- Theatrical release poster
- Directed by: Sriram Adittya
- Written by: Sriram Adittya
- Produced by: Padmavathi Galla
- Starring: Ashok Galla Nidhhi Agerwal
- Cinematography: Sameer Reddy Richard Prasad
- Edited by: Prawin Pudi
- Music by: Ghibran
- Production company: Amara Raja Media and Entertainment
- Release date: 15 January 2022;
- Running time: 132 minutes
- Country: India
- Language: Telugu
- Box office: ₹5.10 crore

= Hero (2022 Indian film) =

2022 Indian Telugu-language action comedy film

Hero is a 2022 Indian Telugu-language action comedy film written and directed by Sriram Adittya. Produced by Amara Raja Media and Entertainment, the film stars debutant Ashok Galla and Nidhhi Agerwal while Jagapathi Babu, Naresh, Vennela Kishore, Brahmaji, and Satya play supporting roles with the music composed by Ghibran.

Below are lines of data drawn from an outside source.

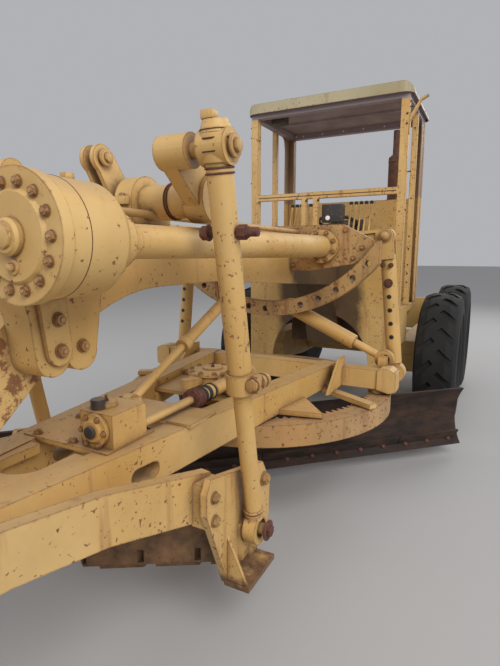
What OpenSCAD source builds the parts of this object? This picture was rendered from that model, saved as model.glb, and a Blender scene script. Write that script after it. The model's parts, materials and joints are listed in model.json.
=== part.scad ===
// Motor grader with an arched main frame, a V scarifier block, a drawbar with circle and
// blade, mechanical blade lift arms, an open canopy cab and four driven tandem wheels.
// +X points forward, +Y to the machine's left and +Z up. Lengths are millimetres.
// A station s is a distance behind the front axle, and fx(s) turns it into X.

/* [Wheels] */
// Outside diameter of every tyre
tyre_d = 1360; // [1300:10:1400]
// Width of every tyre
tyre_w = 390; // [370:5:400]
// Traction bars on each side of a tyre
lugs = 20; // [16:1:24]
// Diameter of the rim where the bead seats
rim_d = 640; // [600:10:680]
// Distance from the machine's middle to a front tyre's middle
front_track_half = 1010; // [1000:5:1040]
// Distance from the machine's middle to a rear tyre's middle
rear_track_half = 1070; // [1065:5:1100]

/* [Layout] */
// Front axle to the middle of the tandems
wheelbase = 6430; // [6400:10:6600]
// Distance between the two wheels of a tandem
tandem_span = 1560; // [1500:10:1600]
// Tandem middle to the rearmost plate
rear_reach = 1760; // [1700:10:1900]

/* [Main frame] */
// Width of the arched box beam
beam_w = 340; // [300:10:360]
// Height of the beam's underside over the circle
beam_low = 1610; // [1590:5:1630]
// Depth of the beam over the circle
beam_h = 270; // [240:5:280]
// Steepness of the gooseneck, in degrees
neck_tilt = 40; // [38:1:42]

/* [Circle and blade] */
// Outside diameter of the circle
circle_d = 1900; // [1860:10:1920]
// Height of the circle's upper face
circle_top = 820; // [812:2:824]
// Length of the blade
blade_l = 3660; // [3400:20:3680]
// Height of the blade along its chord
blade_h = 500; // [460:10:520]
// How far the blade stands across the machine at rest, in degrees
blade_angle = 44; // [40:1:45]

/* [Cab] */
// Width over the cab's posts
cab_w = 1520; // [1450:10:1560]
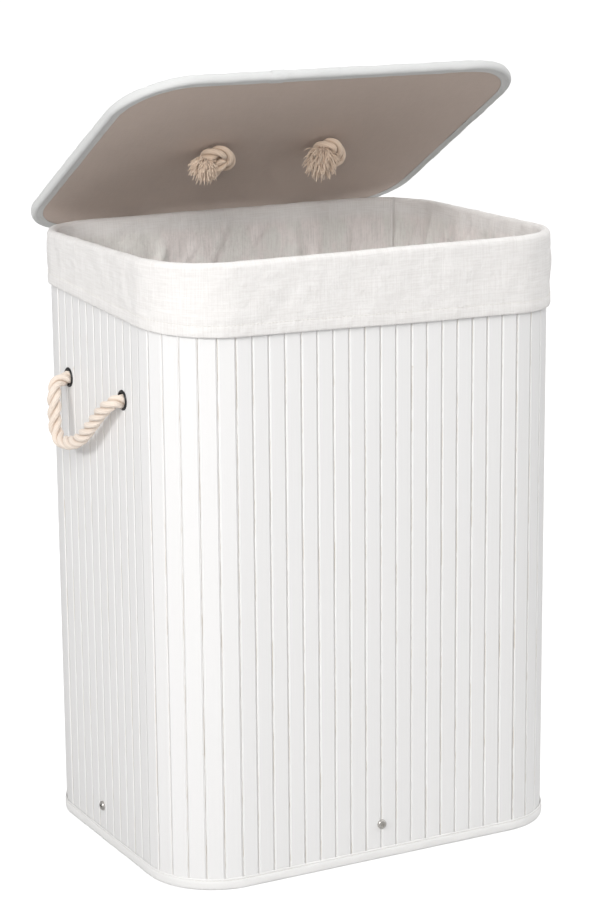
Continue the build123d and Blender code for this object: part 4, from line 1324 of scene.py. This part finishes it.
middle_gap = BODY_Y + SLAT_PITCH / 2
slat_materials = {}
for label, across, start in (
    ("front", "x", 0.0), ("back", "x", 0.0), ("right", "y", middle_gap), ("left", "y", middle_gap),
):
    slat_materials[f"{label}_slats"] = slat_paint(f"{label}_paint", across, start, SLAT_PITCH)
slat_materials["lid_slats"] = slat_paint("lid_paint", "x", 0.0, (LID_WIDTH - 1.9 * MM) / LID_SLATS)
inner_x, inner_y = WIDTH / 2 - CORNER, DEPTH / 2 - CORNER
for label, side, end in (
    ("front_right", 1, -1), ("back_right", 1, 1), ("back_left", -1, 1), ("front_left", -1, -1),
):
    centre = (side * inner_x, BODY_Y + end * inner_y, side, end)
    paint = slat_paint(f"{label}_paint", "turn", -inner_x, SLAT_PITCH, centre)
    slat_materials[f"{label}_corner_slats"] = paint

NICKEL = metal("nickel_plate", rgb(0.62, 0.60, 0.57), 0.3, 900.0, 1.0, rgb(0.4, 0.38, 0.36))
ZINC = metal("zinc_plate", rgb(0.6, 0.61, 0.62), 0.42, 260.0, 1.0, rgb(0.42, 0.43, 0.45))
STEEL = metal("drawn_steel", rgb(0.5, 0.5, 0.5), 0.35, 600.0, 1.0, rgb(0.3, 0.29, 0.28))
BACKING = cloth(
    "backing_cloth", rgb(0.78, 0.71, 0.60), rgb(0.64, 0.56, 0.45), 0.6 * MM, 0.5, 0.3, 0.9, False
)
PLAIN_TAPE = cloth(
    "plain_tape", rgb(0.88, 0.87, 0.84), rgb(0.78, 0.76, 0.72), 0.6 * MM, 0.4, 0.3, 0.85, False
)
PLY = plywood("plywood")
plain = {
    "wall_backing": BACKING, "wall_seam_tape": PLAIN_TAPE, "top_binding": PLAIN_TAPE, "rim_wire": STEEL,
    "base_panel": PLY, "lid_board": PLY, "base_brackets": ZINC, "base_screws": NICKEL,
    "base_washers": NICKEL, "base_nuts": NICKEL, "strap_rivets": NICKEL, "strap_washers": NICKEL,
}
for name, material in {**slat_materials, **plain}.items():
    nodes[name].data.materials.clear()
    nodes[name].data.materials.append(material)

low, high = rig.bounds()
with open("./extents.json", "w") as out:
    json.dump({"cad": [list(cad_low), list(cad_high)], "visual": [list(low), list(high)]}, out)
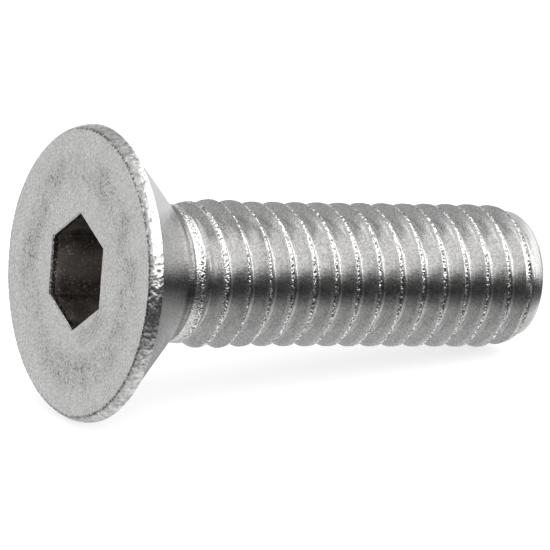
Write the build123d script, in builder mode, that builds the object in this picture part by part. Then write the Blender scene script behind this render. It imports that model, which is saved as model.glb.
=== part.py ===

The film began its production in November 2019. Following the delays caused by the COVID-19 pandemic, Hero was theatrically released on 15 January 2022. The film received mixed reviews from the critics and audiences as well.

==Plot==
Saleem Bhai Savyasachi is a crime boss in Mumbai who kills the police commissioner with an flintlock gun and sends the gun to Hyderabad to assassinate one of his enemies. Arjun is a struggling actor who orders a hair oil to treat his hair fall, but receives the gun in courier due to mistaken identity and discusses the problem with his friend at night on his terrace. A CI harasses a lone woman at night in their colony and Arjun's friend (who is drunk) couldn't understand the problem, where he accidentally shoots the CI while snatching the gun from Arjun. He tries to report the incident to the police but withdraws after realizing that he shot the CI. He tries to toss away the gun, but fails to do so.

Meanwhile, the hitman who is also named Arjun, receives the hair oil instead of the gun and investigates the matter. Arjun receives another parcel with the photo of Sripati, who is his girlfriend Subbu's father, and is ordered to kill him. Arjun (hitman) finds Arjun's home and holds him at gunpoint while Arjun's parents return from a film and find the gangsters in their house. Arjun convinces them that they are from the shooting crew. The gangsters leave with the courier, but Arjun changes the photo of their target. Sripati acts as he suffers from heart stroke in a bid to leave for US with a reluctant Subbu. The gangsters realize their mistake but decide to help Arjun. They inform him that Saleem Bhai hired another assassin to kill Sripati.

Arjun and his family along with Subbu's father leave for a temple shrine where after secretly defeating the goons, Arjun finds the assassin to be CI and saves Sripati from him. Subbu's mother then reveals to everyone that Sripati dreamt of becoming an actor and finally landed a lead role in Saleem Bhai's biopic. Sripati's car broke down on the first day of filming and he travelled with the police commissioner. The police commissioner attacked Saleem Bhai, who swore vengeance on Sripati. After narrating the events, Sripati then boards a train to Mumbai and Arjun tries to convince him to return. They later realize that it is a shooting spot and the train isn't going anywhere. Saleem Bhai attacks Arjun and Sripati at the railway station, but they defeat him. Impressed with their performance, the producer of the film offers them roles in his film where Arjun and Sripati finally become actors.

== Production ==
Hero marks the debut of Mahesh Babu's nephew Ashok Galla, the son of businessman and politician Galla Jayadev. Sriram Aditya (who earlier directed Bhale Manchi Roju, Samanthakamani and Devadas) was signed to helm the film while actress Nidhhi Agerwal was cast opposite Galla. It is produced by Padmavathi Galla under Amar Raja Media and Entertainment as their maiden venture. The film began its production in November 2019 in Hyderabad with an estimated budget of ₹3.5 crore. Galla's grandfather and veteran actor Krishna visited the film's sets and directed a scene on Aditya's request. Aditya described the film as "a romantic potboiler with a hidden twist towards the end."

The film began its post-production in June 2021, and the title was unveiled as Hero.

== Release ==
The film was initially scheduled to release on 26 January 2022, however, owing to the postponement of other major films like RRR, Heros release date was advanced to 15 January 2022, coinciding with the festival of Sankranti. The film's digital rights were brought by Hotstar and premiered on February 11, 2022. The satellite rights were brought by Star Maa.

== Reception ==
The film received mixed reviews from critics praising the cast performances, visuals, humour and action sequences, but criticize the latter half and termed it as silly.

Neeshita Nyayapati of The Times of India, rated the film 3/5 and wrote, "Hero had the potential to be a film that keeps you on the edge of your seat while ensuring you leave the cinema hall having laughed your heart out." A Sakshi critic appreciated the direction, screenplay and performances, with a particular praise to the film's humour. A reviewer from Eenadu also echoed the same but felt that the latter half was too silly for a serious subject.